The Partnership makes regular cash distributions in accordance with its
Partnership agreement within 45 days after the end of each quarter to limited
partner and general partner interests. Aggregate distributions of $98.2 million,
$74.4 million and $62.2 million, were paid to limited partner interests and
general partner interests in 2003, 2002 and 2001, respectively.

Derivative Instruments

Effective January 1, 2001, the Partnership adopted the provisions of SFAS
No. 133, "Accounting for Derivative Instruments and Hedging Activities", which
establishes the accounting and reporting standards for such activities. Under
SFAS No. 133, companies must recognize all derivative instruments on their
balance sheet at fair value. Changes in the value of derivative instruments,
which are considered hedges, are offset against the change in fair value of the
hedged item through earnings, or recognized in other comprehensive income until
the hedged item is recognized in earnings, depending on the nature of the hedge.
SFAS No. 133 requires that unrealized gains and losses on derivatives not
qualifying for hedge accounting be recognized currently in earnings. On January
1, 2001, the Partnership was not a party to any derivative contracts and,
accordingly, initial adoption of SFAS No. 133 at that date did not have any
effect on the Partnership's result of operations or financial position.

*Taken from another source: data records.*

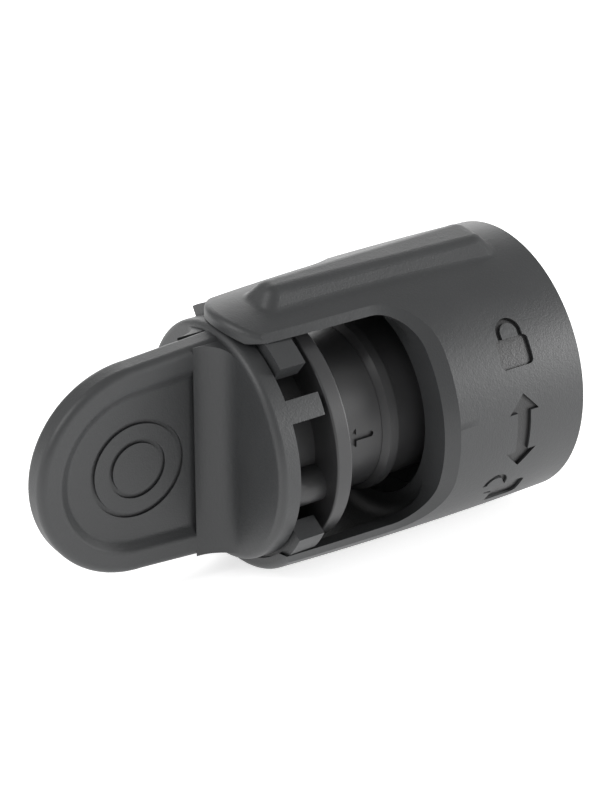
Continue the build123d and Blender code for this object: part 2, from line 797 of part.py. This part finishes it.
with BuildPart() as stop_pins:
    for angle in (arm_centre, arm_centre + 180):
        with BuildSketch(outward_plane(angle, stop_groove_floor + free_gap / 2)):
            with Locations((stop_station, 0)):
                Circle(stop_pin_radius)
        extrude(amount=sleeve_bore - end_gap - stop_groove_floor - free_gap / 2)
stop_pins.part.label = "stop_pins"

# ================================================================================================
# One file per piece
# ================================================================================================
pieces = (
    swivel_head, thread_insert, axle_bolt, thrust_washer, disc_springs,
    index_core, axle_bush, friction_washer, socket_stop_disc, pole_collet, drag_rings,
    slide_washer, retaining_clip,
    detent_plunger_near, detent_plunger_far, detent_spring_near, detent_spring_far,
    twist_collar, sleeve_liner, stop_pins, end_ring,
)
os.makedirs("parts", exist_ok=True)
for piece in pieces:
    export_step(piece.part, f"parts/{piece.part.label}.step")
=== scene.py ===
import math

import bpy
from mathutils import Matrix, Vector


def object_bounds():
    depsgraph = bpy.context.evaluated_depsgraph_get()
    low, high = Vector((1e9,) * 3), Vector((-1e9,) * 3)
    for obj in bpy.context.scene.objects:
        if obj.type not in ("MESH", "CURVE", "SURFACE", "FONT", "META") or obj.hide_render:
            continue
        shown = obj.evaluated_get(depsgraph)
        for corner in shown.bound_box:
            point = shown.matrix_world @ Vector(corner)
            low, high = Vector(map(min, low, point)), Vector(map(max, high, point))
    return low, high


# %% [markdown]
# This is the end fitting of an umbrella: a flat tongue on a turning head, a twist collar with two arms,
# and a core with a socket for the pole. Nearly all that shows is charcoal nylon, moulded in one colour,
# so the finish and the light do the work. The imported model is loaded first, as a fixed frame. Every
# part of it already has its true shape and place, so each one keeps its mesh and gets a finish.

# %% load the frame
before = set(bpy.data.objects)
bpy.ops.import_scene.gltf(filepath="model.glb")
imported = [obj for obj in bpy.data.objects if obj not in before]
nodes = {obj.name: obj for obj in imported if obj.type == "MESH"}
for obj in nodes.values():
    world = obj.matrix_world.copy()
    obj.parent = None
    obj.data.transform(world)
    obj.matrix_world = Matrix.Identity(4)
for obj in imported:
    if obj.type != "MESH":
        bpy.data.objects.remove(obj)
cad_low, cad_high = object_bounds()
MM = 0.001
print("parts:", len(nodes), "size in mm:", [round(side / MM, 1) for side in cad_high - cad_low])

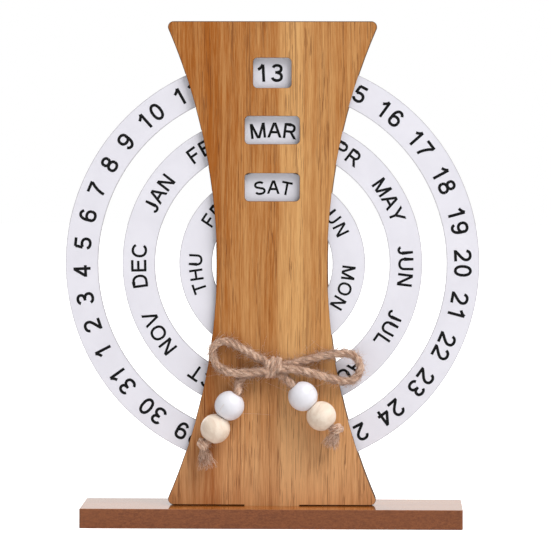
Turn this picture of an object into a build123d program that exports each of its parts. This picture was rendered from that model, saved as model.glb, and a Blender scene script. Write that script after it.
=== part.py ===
from build123d import *

import math
import os

# Perpetual desk calendar with three turning rings, in millimetres.
#
# An hourglass-shaped upright stands on a tab in a flat base. The upright is a
# sandwich: a front panel with three windows, a layer of curved spacers, and a back
# panel. Three loose rings (dates, months, weekdays) run in the channels that the
# spacers leave, so they turn about one axis that has no axle. A twine bow with four
# wooden beads is glued to the front panel.
#
# Frame: +X to the viewer's right, +Y to the back, +Z up. The origin is the middle of
# the base's underside. Outlines are drawn in X and Z about the rings' centre, and
# each board is then placed by the Y of its front face.

# Base board, with a blind slot for the upright's tab.
BASE_WIDTH = 193.5
BASE_DEPTH = 50.0
BASE_THICKNESS = 10.0
BASE_CORNER_RADIUS = 1.2
BASE_EDGE_ROUND = 0.4
SLOT_DEPTH = 7.0
SLOT_CLEARANCE = 0.2
TAB_WIDTH = 28.0
SHOULDER_GAP = 0.5

# Rings, from the outside in: dates, months, weekdays.
DATE_RING_RADIUS = 105.0
RING_WIDTH = 16.6
RING_GAP = 12.3
RING_THICKNESS = 2.4
RING_EDGE_ROUND = 0.15
RING_RADIAL_PLAY = 0.5
RING_SIDE_PLAY = 0.3

# Upright: three layers with the same hourglass outline.
WAIST_HALF_WIDTH = 28.0
SIDE_RADIUS = 302.0
END_MARGIN = 17.5
OUTLINE_CORNER_RADIUS = 2.6
FRONT_FACE_Y = -8.5
FRONT_THICKNESS = 3.0
FRONT_EDGE_BREAK = 0.2
BACK_THICKNESS = 3.0
BACKING_REVEAL = 0.3

# Windows in the front panel, each over the middle of its ring's band.
DATE_WINDOW_WIDTH = 19.4
DATE_WINDOW_HEIGHT = 15.2
WORD_WINDOW_WIDTH = 27.8
WORD_WINDOW_HEIGHT = 14.2
WINDOW_CORNER_RADIUS = 2.2

# Twine bow and its beads.
TWINE_DIAMETER = 4.0
TWINE_GAP = 0.3
BOW_X = 0.7
BOW_ABOVE_BASE = 70.9
KNOT_RADIUS = 4.7
KNOT_HEIGHT = 11.5
KNOT_ROUND = 3.6
GLUE_RADIUS = 3.4
GLUE_THICKNESS = 0.4
BEAD_DIAMETER = 15.0
BEAD_LENGTH = 13.5
BEAD_BORE_CLEARANCE = 0.4
BEAD_BORE_ROUND = 0.5
BORE_ROUND_SHARE = 0.6  # most of a bead's flat end that the rounding of its bore may take
BEAD_GAP = 0.15
BEAD_TO_PANEL = 0.25
END_KNOT_RADIUS = 3.4
END_KNOT_SHIFT = 1.2
FRAY_END_RADIUS = 3.2

# Places that follow from the sizes above.
MONTH_RING_RADIUS = DATE_RING_RADIUS - RING_WIDTH - RING_GAP
WEEKDAY_RING_RADIUS = MONTH_RING_RADIUS - RING_WIDTH - RING_GAP
UPRIGHT_HALF_HEIGHT = DATE_RING_RADIUS + END_MARGIN
RINGS_CENTRE_Z = BASE_THICKNESS + SHOULDER_GAP + UPRIGHT_HALF_HEIGHT
TAB_LENGTH = SLOT_DEPTH + SHOULDER_GAP
CHANNEL_DEPTH = RING_THICKNESS + 2 * RING_SIDE_PLAY
CHANNEL_FRONT_Y = FRONT_FACE_Y + FRONT_THICKNESS
BACK_FRONT_Y = CHANNEL_FRONT_Y + CHANNEL_DEPTH
UPRIGHT_THICKNESS = FRONT_THICKNESS + CHANNEL_DEPTH + BACK_THICKNESS
BOW_Z = BASE_THICKNESS + BOW_ABOVE_BASE
TWINE_RADIUS = TWINE_DIAMETER / 2

# How far the twine's centre stands in front of the panel: where it lies on the panel,
# and where it passes over another strand.
LYING = TWINE_RADIUS + TWINE_GAP
CROSSING = LYING + TWINE_DIAMETER + TWINE_GAP


# ---------------------------------------------------------------- outlines and boards


def board(outline, front_y, thickness):
    """A board cut to an outline drawn about the rings' centre, its front face at front_y."""
    face = Pos(0, front_y + thickness, RINGS_CENTRE_Z) * (Plane.XZ * outline)
    return extrude(face, amount=thickness)


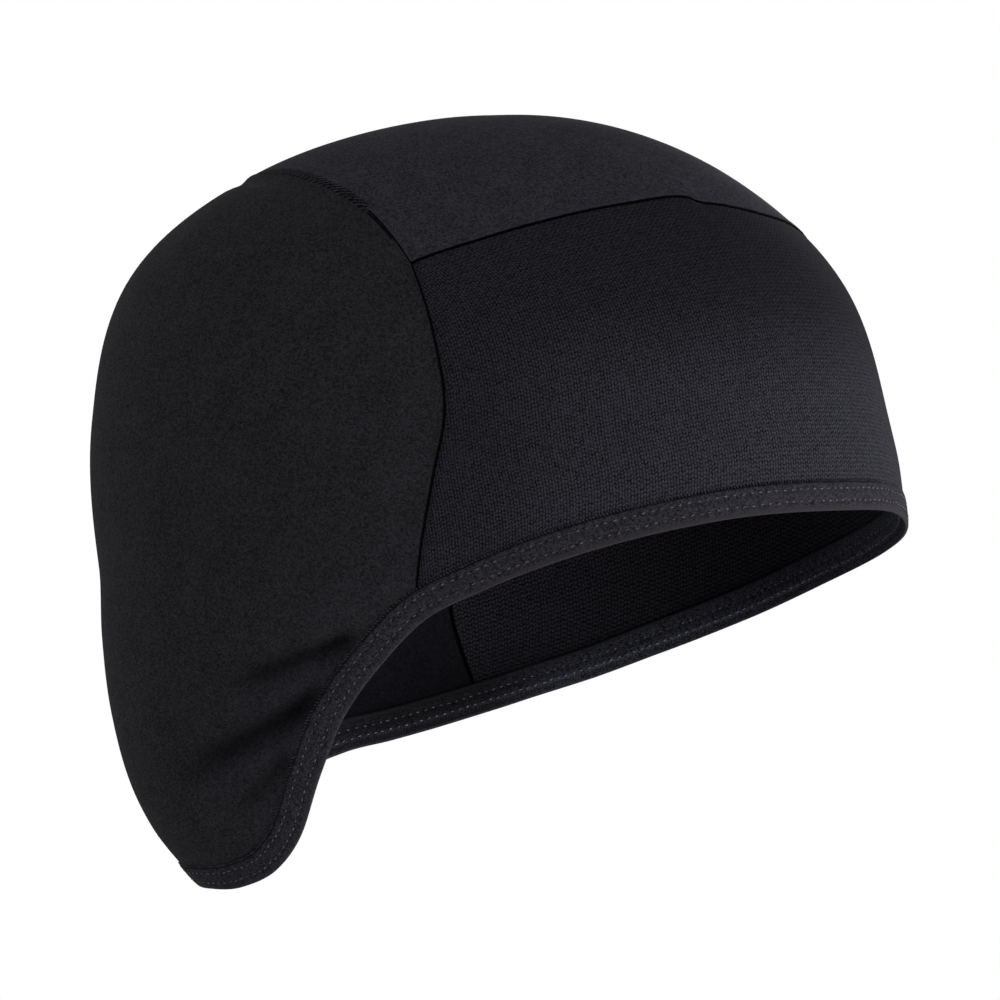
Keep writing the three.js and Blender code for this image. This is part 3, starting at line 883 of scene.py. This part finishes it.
def gathering(along):
    """Where the cloth is gathered into the crown seam, at a length along it from its corner."""
    return smooth_step((along - GATHER_START) / GATHER_FADE)


def crown_furrow(distance, gathered):
    """The furrow of the crown seam, shallower where the cloth is gathered."""
    return furrows(FURROW, distance) * (1 - GATHER_FURROW_LOSS * gathered)


def side_panel(side, name):
    grid = PanelGrid(side_patch(side), *SIDE_CELLS)
    start, end, top = grid.from_start, grid.from_end, grid.from_top
    gathered = gathering(start)
    outer = CLOTH + furrows(FURROW, start, end) + crown_furrow(top, gathered)
    outer += swell(start, *SIDE_SWELL) + seam_ripple(start, grid.from_bottom, 0)
    outer += gathered * (swell(top, *GATHER_RIDGE) - swell(top, *GATHER_HOLLOW))
    doubled = np.abs(top - SECOND_LINE) + gathered + (start < DOUBLED_START)
    to_seam = np.minimum.reduce((start, end, top + gathered, doubled))
    inner = -furrows(INSIDE_FURROW, start, end, top)
    obj = grid.build(name, (brushed, brushed_inside), outer, inner, to_seam, grid.to_border())
    add_point_values(obj, Along=[start] * 2, Across=[top] * 2, Gather=[gathered] * 2)
    return obj


def forehead_painted_light(bearings, drops):
    """The ribbed cloth's painted light: 1 low on the forehead, 0 painted shade above, and half at
    the sides.
    """
    low = smooth_step((drops - LIGHT_BAND_TOP) / LIGHT_BAND_HEIGHT)
    paleness_and_painted_light = in_front(bearings, *PAINTED_LIGHT_BEARINGS)
    dim = in_front(bearings, *PAINTED_SHADE_BEARINGS)
    return 0.5 + 0.5 * (paleness_and_painted_light * low - dim * (1 - low))


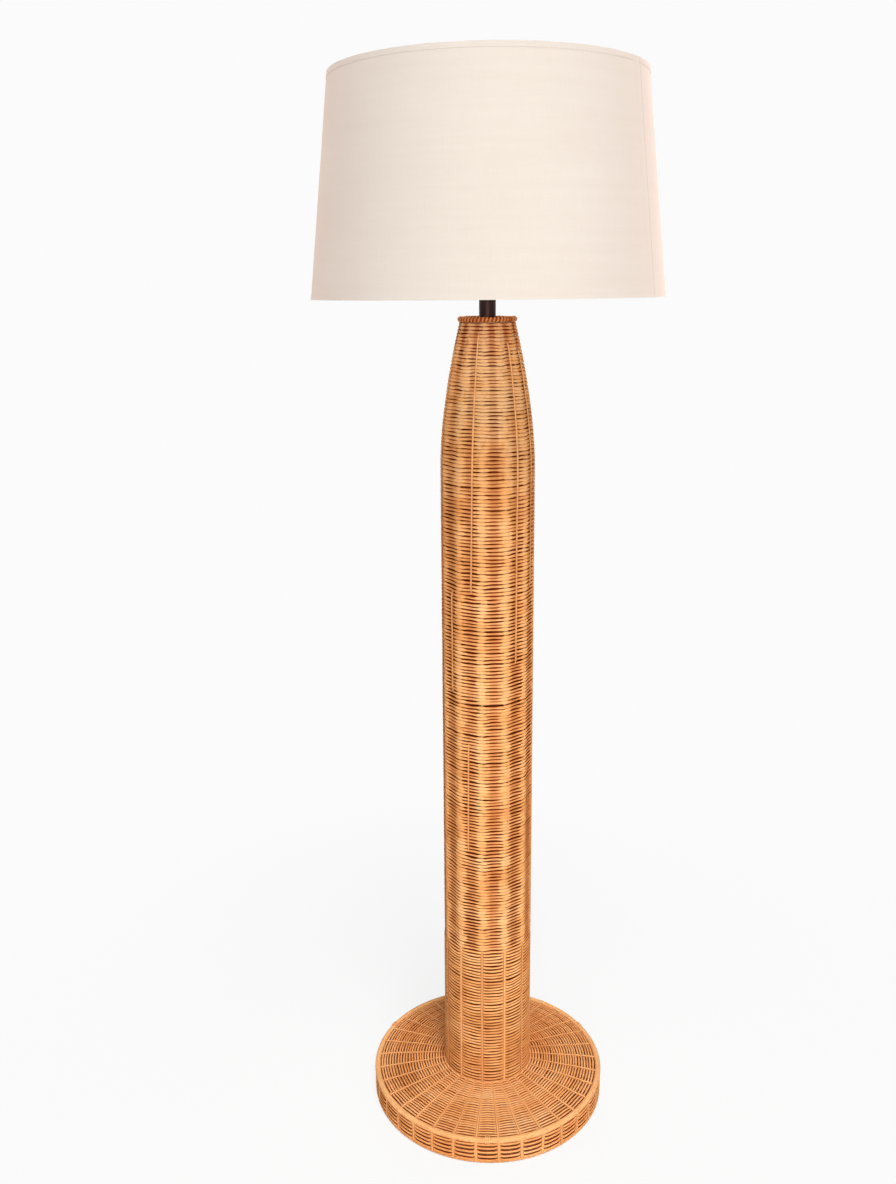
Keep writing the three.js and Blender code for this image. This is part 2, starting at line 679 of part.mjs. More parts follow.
// Shade: a linen panel on two wire rings, bound at both edges. The fitter's three arms stand
// against the inside of the top ring, bend down from it and run level to an eye. The finial
// clamps the eye on the harp through a pressed disc.
function addShade() {
  const slope = (shadeBottomRadius - shadeTopRadius) / shadeHeight;
  const outside = (z) => shadeBottomRadius - (z - shadeBottomZ) * slope - hemThickness - seatGap;
  const wallBand = (low, high, out) => revolve([
    [outside(low) + out.from, low], [outside(low) + out.to, low],
    [outside(high) + out.to, high], [outside(high) + out.from, high]], shadeSides);
  add("shade_panel", wallBand(shadeBottomZ + shadeEdge, lampHeight - shadeEdge,
    { from: -shadeWall, to: 0 }), linen);
  const hem = { from: seatGap, to: seatGap + hemThickness };
  add("shade_top_hem", wallBand(lampHeight - hemHeight, lampHeight, hem), linen);
  add("shade_bottom_hem", wallBand(shadeBottomZ, shadeBottomZ + hemHeight, hem), linen);

  const ringInset = shadeWall + seatGap + ringWireRadius;
  const lowRingZ = shadeBottomZ + shadeEdge + ringWireRadius;
  const topRingZ = lampHeight - shadeEdge - ringWireRadius;
  const ringRadius = (z) => outside(z) - ringInset;
  add("shade_bottom_ring", hoop(ringRadius(lowRingZ), lowRingZ, ringWireRadius, shadeSides), whiteWire);
  add("shade_top_ring", hoop(ringRadius(topRingZ), topRingZ, ringWireRadius, shadeSides), whiteWire);

  const eyeBore = studRadius + slideGap;
  const parts = [tube(eyeRadius, eyeBore, eyeZ, eyeZ + eyeThickness)];
  const levelZ = eyeZ + eyeThickness / 2;
  const endRadius = ringRadius(topRingZ) - ringWireRadius - seatGap - fitterArmRadius;
  for (let i = 0; i < fitterArms; i++) {
    const angle = Math.PI / 2 + (2 * Math.PI * i) / fitterArms;
    const bend = new THREE.QuadraticBezierCurve3(
      polar(endRadius - fitterBend, angle, levelZ),
      polar(endRadius, angle, levelZ),
      polar(endRadius, angle, topRingZ),
    );
    const points = [polar(eyeRadius - fitterArmRadius, angle, levelZ), ...bend.getPoints(4)];
    parts.push(wireAlong(points, fitterArmRadius, wireSides));
  }
  add("shade_fitter", join(parts), whiteWire);
  add("fitter_disc", tube(discRadius, eyeBore, discZ, discZ + discThickness), whiteWire);
}

// Finial: a small turned urn with a blind thread for the harp's stud
function addFinial() {
  const bore = studRadius + slideGap;
  const share = (r, z) => [finialRadius * r, finialZ + finialHeight * z];
  add("finial", revolve([
    [0, finialZ + finialBoreDepth], [bore, finialZ + finialBoreDepth], [bore, finialZ],
    share(0.82, 0), share(0.82, 0.12), share(0.6, 0.22), share(0.9, 0.42), share(1, 0.6),
    share(0.86, 0.8), share(0.5, 0.95), [0, finialZ + finialHeight]]), bronze);
}

addPedestal();
addBushing();
addBase();
addColumn();
addStem();
addHarp();
addHolder();
addBulb();
addShade();
addFinial();

export default lamp;
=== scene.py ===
import json
import math

import bpy
import numpy as np
from mathutils import Matrix, Vector


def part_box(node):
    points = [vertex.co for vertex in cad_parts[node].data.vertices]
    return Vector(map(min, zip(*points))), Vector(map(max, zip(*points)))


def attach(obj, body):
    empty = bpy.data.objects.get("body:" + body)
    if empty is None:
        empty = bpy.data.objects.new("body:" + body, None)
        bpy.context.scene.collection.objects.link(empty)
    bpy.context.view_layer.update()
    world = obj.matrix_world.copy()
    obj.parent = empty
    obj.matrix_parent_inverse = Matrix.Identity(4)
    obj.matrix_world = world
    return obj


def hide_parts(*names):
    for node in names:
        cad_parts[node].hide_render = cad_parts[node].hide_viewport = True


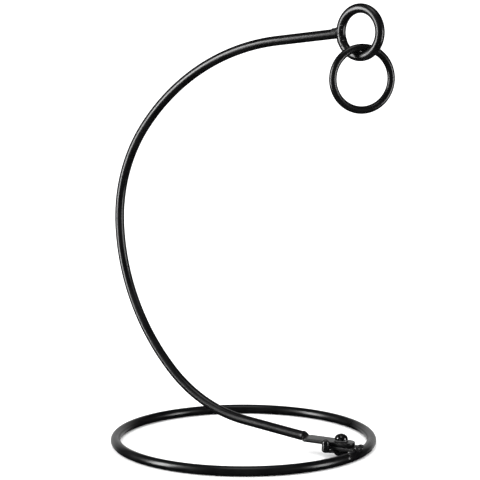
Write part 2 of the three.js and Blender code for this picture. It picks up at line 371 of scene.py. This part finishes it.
def makeRubGroup():
    # how far the coat is rubbed: full at a point, broken up by noise, and gone at the reach
    wiring, given, out = newGroup(
        "rubbedThrough",
        [("Place", vectorKind, None), ("Point", vectorKind, None), ("Reach", floatKind, 0.003),
         ("Amount", floatKind, 0.5)],
        [("Mask", floatKind)])
    distance = wiring.add("ShaderNodeVectorMath", operation="DISTANCE")
    wiring.join(given.outputs["Place"], distance.inputs[0])
    wiring.join(given.outputs["Point"], distance.inputs[1])
    share = wiring.maths("DIVIDE", distance.outputs["Value"], given.outputs["Reach"])
    near = wiring.maths("SUBTRACT", 1.0, share, clamp=True)
    ragged = wiring.add("ShaderNodeTexNoise")
    ragged.inputs["Scale"].default_value = 1500.0
    ragged.inputs["Detail"].default_value = 4.0
    wiring.join(given.outputs["Place"], ragged.inputs["Vector"])
    broken = wiring.maths("MULTIPLY", near, wiring.remap(ragged.outputs["Fac"], 0.4, 0.65, 0.0, 1.0))
    wiring.join(wiring.maths("MULTIPLY", broken, given.outputs["Amount"], clamp=True), out.inputs["Mask"])
    return wiring.tree


def makeScuffGroup():
    # hairline scuffs: long thin noise streaks, stretched along Z, shown only where a slow noise lets them
    wiring, given, out = newGroup(
        "hairScuffs",
        [("Place", vectorKind, None), ("Across", floatKind, 1800.0), ("Amount", floatKind, 0.3)],
        [("Mask", floatKind)])
    stretch = wiring.add("ShaderNodeMapping")
    stretch.inputs["Scale"].default_value = (1.0, 1.0, 0.06)
    stretch.inputs["Rotation"].default_value = (0.5, 0.3, 0.0)
    wiring.join(given.outputs["Place"], stretch.inputs["Vector"])
    streaks = wiring.add("ShaderNodeTexNoise")
    wiring.join(stretch.outputs["Vector"], streaks.inputs["Vector"])
    wiring.join(given.outputs["Across"], streaks.inputs["Scale"])
    zones = wiring.add("ShaderNodeTexNoise")
    zones.inputs["Scale"].default_value = 45.0
    wiring.join(given.outputs["Place"], zones.inputs["Vector"])
    shown = wiring.maths("MULTIPLY", wiring.remap(streaks.outputs["Fac"], 0.62, 0.7, 0.0, 1.0),
                         wiring.remap(zones.outputs["Fac"], 0.5, 0.65, 0.0, 1.0))
    wiring.join(wiring.maths("MULTIPLY", shown, given.outputs["Amount"]), out.inputs["Mask"])
    return wiring.tree


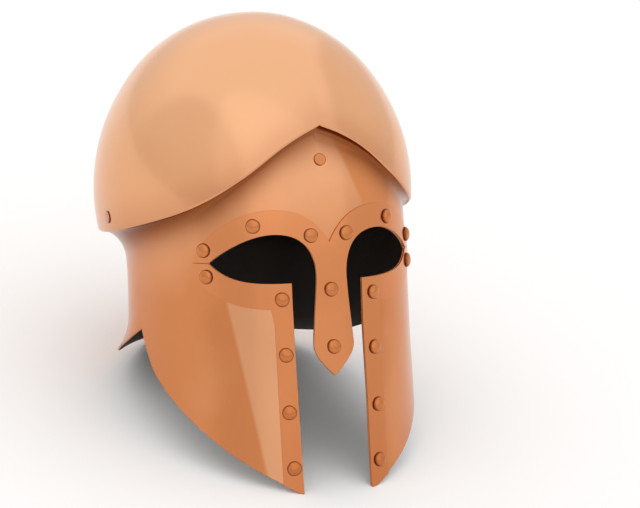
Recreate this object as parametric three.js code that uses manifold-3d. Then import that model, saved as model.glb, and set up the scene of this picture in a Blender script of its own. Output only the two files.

On May 19, 2003, the Partnership issued $250 million of 5.875% senior
unsecured notes due June 1, 2013 (see Note 5.) In connection with the offering,
on May 8, 2003, the Partnership entered into a treasury lock contract for the
purpose of locking in the US Treasury interest rate component on $100 million of
the debt. The treasury lock contract, which qualified as a cash flow hedging
instrument under SFAS No. 133, was settled on May 19, 2003 with a cash payment
by the Partnership of $1.8 million. The settlement cost of the contract has been
recorded as a component of accumulated other comprehensive income and is being
amortized, as interest expense, over the life of the debt. For the year ended
December 31, 2003, $0.1 million of amortization is included in interest expense.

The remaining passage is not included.